Retail investment in machine learning AI algorithms falls into two general buckets nowadays, the customer experience bucket, which is a combination of an E-Commerce site’s search engine and customer service bots, and an operations bucket — stocking, fraud detection, and other back office functions — that in both the physical and virtual worlds have begun to rely increasingly on machines to augment if not entirely replace humans.

Much of the industry’s customer experience investment in machine learning AI aims to enhance the ability of eCommerce search engines to deliver unerringly relevant search results and product recommendations. There’s also a significant focus on sentiment analysis of customer reviews and comments, data mining, and related initiatives.

Much of the spending in AI-driven operational initiatives, conversely, has been for brick and mortar retail. A growing number of major big box retailers already rely on advanced sensor and camera-equipped robots to roam the aisles of their physical stores to run inventory checks. Robotic arms outfitted with sophisticated sensors and cameras have been trained to examine the shelves, top to bottom, detect missing (and misallocated) merchandise, and navigate the stores aisles, much as an autonomous vehicle might navigate the streets of a small town.

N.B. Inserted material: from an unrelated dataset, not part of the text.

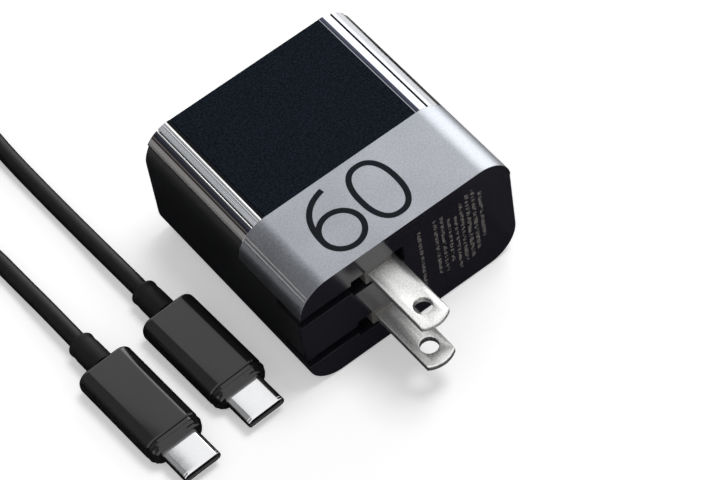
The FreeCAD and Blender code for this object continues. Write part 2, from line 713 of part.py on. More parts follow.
carrierShape = doc.addObject("PartDesign::Body", "carrier_body")
addPad(carrierShape, "XY", lowerLevel - bayHalf - d.shaft_end,
       upperLevel + bayHalf + d.shaft_end, circle(d.pivot_x, pivotY, d.shaft_radius))
hubOutline = outline([
    turned(-d.hub_left, -d.hub_nose),
    (*turned(0, -d.hub_nose), *turned(0, 0), 1),
    turned(d.hub_nose, 0),
    turned(d.hub_nose, d.hub_back),
    turned(-d.hub_left + d.hub_bevel, d.hub_back),
    turned(-d.hub_left, 0),
])
for name, level in levels:
    addPad(carrierShape, "XY", level - d.hub_half, level + d.hub_half, hubOutline)
lobeLevel = (upperLevel + lowerLevel) / 2
lobeFrom = Size(75.0, "75.0")
lobeTo = Size(195.0, "195.0")
addPad(carrierShape, "XY", lobeLevel - d.lobe_height / 2, lobeLevel + d.lobe_height / 2, outline([
    turned(0, 0),
    (*turned(d.lobe_radius * cosine(lobeFrom), d.lobe_radius * sine(lobeFrom)), *turned(0, 0), 1),
    turned(d.lobe_radius * cosine(lobeTo), d.lobe_radius * sine(lobeTo)),
]))
notchReach = d.lobe_radius + d.notch_offset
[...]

The algorithms that operate those robots, though, have to match the capabilities of the inventory checkers they are replacing. Not only do they need to identify empty spaces on a product shelf; in a supermarket, for example, they have to understand the difference between a can of corn and a can of peas, mistakes in price tags, and even mis-stocked products – such as cans of dog food placed in the canned fish section.

Data annotation in this scenario leverages a combination of Computer Vision techniques – the use of semantic segmentation and bounding boxes to identify and categorize individual products – sometimes Natural Language Processing to evaluate signage, and even on occasion geospatial intelligence for device navigation within the store and shelf locations. One such example: a combined discipline project employed drones inside a major mass market retailer to identify empty shelves in need of restocking, the specific products (based on shelf labeling) and even mistakes in product pricing.